In this article from Al Jazeera, I learned a new phrase that I just might prefer: "cautious optimist." I like it. And I think it sums up exactly what myself and others in my life are feeling about Obama. We're optimistic, even hopeful, but...I mean it's still the government, it's still the United States, this certainly doesn't make us patriots...he's far from perfect. But, I can't help but think that maybe we should look at the bright side. Because, for the first time in 8 years, I think there actually IS a bright side.
I don't know.

Sunday, November 16, 2008


Alright, my turn.
I feel like I'm always running late on this blog thing...I mean, I missed the opportunity to mock Sarah Palin entirely...
I didn't once blog about Obama, hope, or the election...

But, here I am, back(ish). (for a minute, at least).
to talk about Prop 8.
by talk, i think that maybe I mean rant.

So, I'm a little fascinated with the crowd of people that seems to have suddenly realized they're oppressed.
I can see how they may not have noticed. The Castro in San Francisco is a prime example. I mean, these people have money, they have access to resources, they even have a neighborhood of bars, restaurants, and more all catering to them and their interests. If they rarely leave the area, of course they wouldn't notice that anything was wrong. I mean, unless they did something crazy like acknowledge their privilege...
But why would they do something like that?
Now, newly "politicized," these men are suddenly taking to the streets with the rest of us...
some of these men have even gone so far as to stick bumper stickers on their cars and lawn signs on their lawns (or in the windows of their apartments and condos, since the Castro doesn't have so many lawns)
they're talking politics on the sidewalks
i think i even heard one or two political conversations in bars!
I'm glad you could finally make it.

See, the rest of us have been organizing this whole time. And by this whole time I don't mean when Prop 8 was put on the ballot, nor do I mean when some gay people decided they wanted to get married.
I mean the WHOLE time.
I mean, some of us have been working on issues of social, racial, and economic justice for YEARS.
I mean, some of us have been passionate about other issues, either because they affect us personally and/or because we're compassionate people who think it's worth getting up and out and into the streets when other people are being bombed, evicted, or denied healthcare...

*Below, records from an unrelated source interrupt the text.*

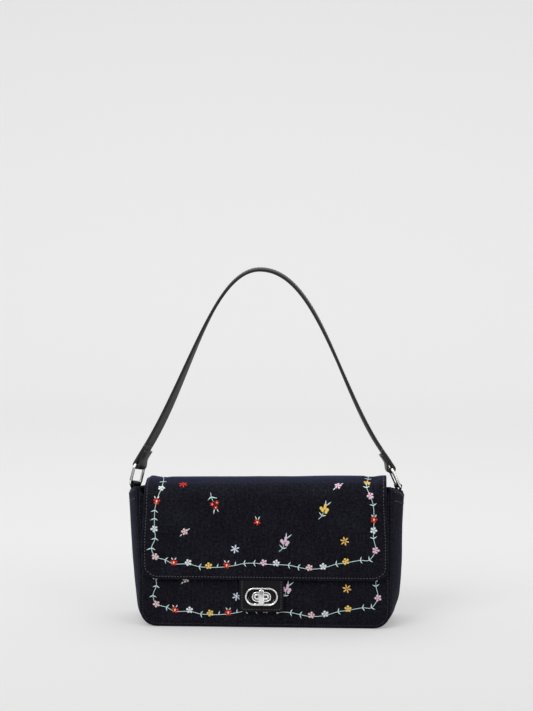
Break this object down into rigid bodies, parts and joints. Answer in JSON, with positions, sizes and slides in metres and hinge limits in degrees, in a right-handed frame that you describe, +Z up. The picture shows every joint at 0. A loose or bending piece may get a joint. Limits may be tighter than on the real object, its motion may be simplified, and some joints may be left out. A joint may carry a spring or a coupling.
{
  "type": "baguette bag",
  "caption": "Small shoulder bag with a rounded denim body, a flap over the front, an oval turn lock and a leather strap on two rings.",
  "frame": {"origin": "middle of the base, on the surface that the bag stands on", "axes": "+X to the bag's right as seen from the front, -Y out of the front, +Z up"},
  "size_m": [0.2736, 0.071, 0.353],
  "materials": {
    "denim": "dark indigo twill, topstitched",
    "lining": "plain woven cotton",
    "leather": "smooth black leather with painted edges",
    "metal": "polished nickel plate",
    "board": "plain stiff board"
  },
  "bodies": {
    "bag": {"front_panel": "denim", "back_panel": "denim", "gusset_left": "denim", "gusset_right": "denim", "base_panel": "denim", "base_board": "board", "lining_front": "lining", "lining_back": "lining", "lining_left": "lining", "lining_right": "lining", "lining_base": "lining", "facing_front": "denim", "facing_back": "denim", "hem_left": "denim", "hem_right": "denim", "flap_back_strip": "denim", "lock_plate": "metal", "lock_back_plate": "metal", "lock_patch": "leather", "tab_left": "leather", "tab_right": "leather", "zip_pocket": "lining", "zip_tape": "lining", "zip_chain": "metal", "zip_stops": "metal"},
    "turn_bar": {"turn_bar": "metal", "lock_spring_washer": "metal", "spindle_clip": "metal"},
    "lid": {"lid_outer": "denim", "lid_lining": "lining"},
    "flap_front": {"flap_outer": "denim", "flap_lining": "lining", "lock_tab": "leather", "eyelet": "metal", "eyelet_washer": "metal"},
    "strap": {"strap_crown": "leather", "strap_leg_left": "leather", "strap_leg_right": "leather", "strap_end_left": "leather", "strap_end_right": "leather"},
    "ring_left": {"ring_left": "metal"},
    "ring_right": {"ring_right": "metal"},
    "zip_slider": {"zip_slider": "metal"},
    "zip_puller": {"zip_puller": "metal"}
  },
  "joints": [
    {"name": "lid_lift", "type": "hinge", "parent": "bag", "child": "lid", "pos_m": [0, 0.02628, 0.13866], "axis": [-1, 0, 0], "range_deg": [0, 165], "deforming": ["strap_leg_left", "strap_leg_right"]},
    {"name": "flap_swing", "type": "hinge", "parent": "lid", "child": "flap_front", "pos_m": [0, -0.02743, 0.1369], "axis": [-1, 0, 0], "range_deg": [0, 95]},
    {"name": "lock_turn", "type": "hinge", "parent": "bag", "child": "turn_bar", "pos_m": [-0.0032, -0.0299, 0.03198], "axis": [0, -0.9994, 0.0343], "range_deg": [0, 90]},
    {"name": "strap_tilt", "type": "hinge", "parent": "bag", "child": "strap", "pos_m": [0, 0, 0.1372], "axis": [1, 0, 0], "range_deg": [-25, 25], "deforming": ["tab_left", "tab_right"]},
    {"name": "ring_left_swing", "type": "hinge", "parent": "strap", "child": "ring_left", "pos_m": [-0.1305, 0, 0.1372], "axis": [0.3758, 0.8988, -0.2258], "range_deg": [-12, 12], "deforming": ["strap_end_left"]},
    {"name": "ring_right_swing", "type": "hinge", "parent": "strap", "child": "ring_right", "pos_m": [0.1305, 0, 0.1372], "axis": [-0.1582, 0.9816, -0.1067], "range_deg": [-12, 12], "deforming": ["strap_end_right"]},
    {"name": "zip_slide", "type": "slide", "parent": "bag", "child": "zip_slider", "axis": [-1, 0, 0], "range_m": [0, 0.112]},
    {"name": "zip_pull_swing", "type": "hinge", "parent": "zip_slider", "child": "zip_puller", "pos_m": [0.056, 0.01951, 0.09574], "axis": [0, -0.0343, 0.9994], "range_deg": [0, 170]}
  ]
}
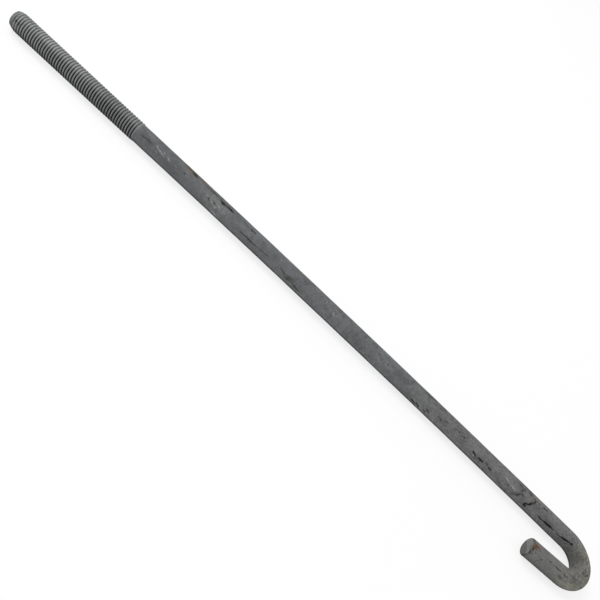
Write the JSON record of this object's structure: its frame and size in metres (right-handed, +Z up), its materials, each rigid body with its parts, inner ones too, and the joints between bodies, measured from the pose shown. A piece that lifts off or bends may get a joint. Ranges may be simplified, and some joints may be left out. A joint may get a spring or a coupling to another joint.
{
  "type": "j-bolt",
  "caption": "Steel rod with a rolled coarse thread at one end and a tight J hook bent at the other, for casting into concrete or hooking round a bar.",
  "frame": {"origin": "centre of the flat face at the threaded end, on the thread's axis", "axes": "+X along the thread towards the hook, hook opening back along -X on the -Y side, J flat in XY, +Z up as it lies on its side"},
  "size_m": [0.476, 0.0468, 0.0126],
  "materials": {
    "zinc": "hot-dip galvanised steel, dull mid grey with mottling, pits, dark scuffs and a little rust"
  },
  "bodies": {
    "root": {"j_bolt": "zinc"}
  },
  "joints": []
}
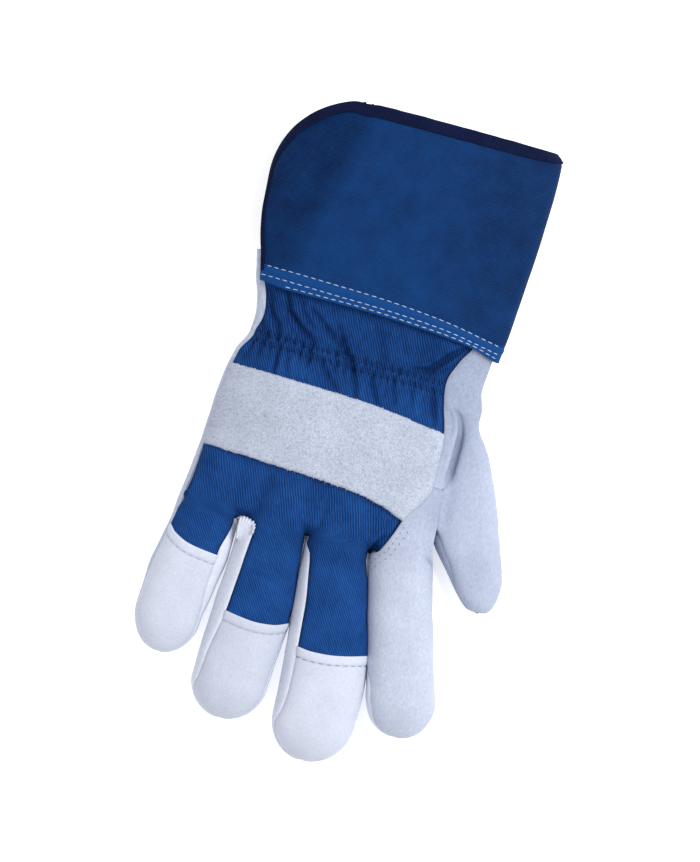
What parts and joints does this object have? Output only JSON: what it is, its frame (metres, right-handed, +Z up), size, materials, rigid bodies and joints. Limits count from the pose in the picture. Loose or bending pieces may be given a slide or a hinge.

I WANT to feel total solidarity with these people, I really do. And I AM excited to see them on the streets, to see them in offices making phone calls, to hear them talking politics, to see that politically-induced rage that leads to mass movements and can potentially lead to real change...But the thing is, as friendly as they are on the streets, when we're in Bar on Castro the next day, or trying to dance at the Cafe, they're still pushing me and my friends around (often literally), treating us like we don't have the right to exist, certainly not in THEIR space at THEIR bar.
So, tell me, why exactly should we trust them not to eventually decide that we also don't have a right to participate in or benefit from, well...THEIR issue ?
This might sound cynical, but I think they're questions and fears that the "movement" around No on 8 really does need to address.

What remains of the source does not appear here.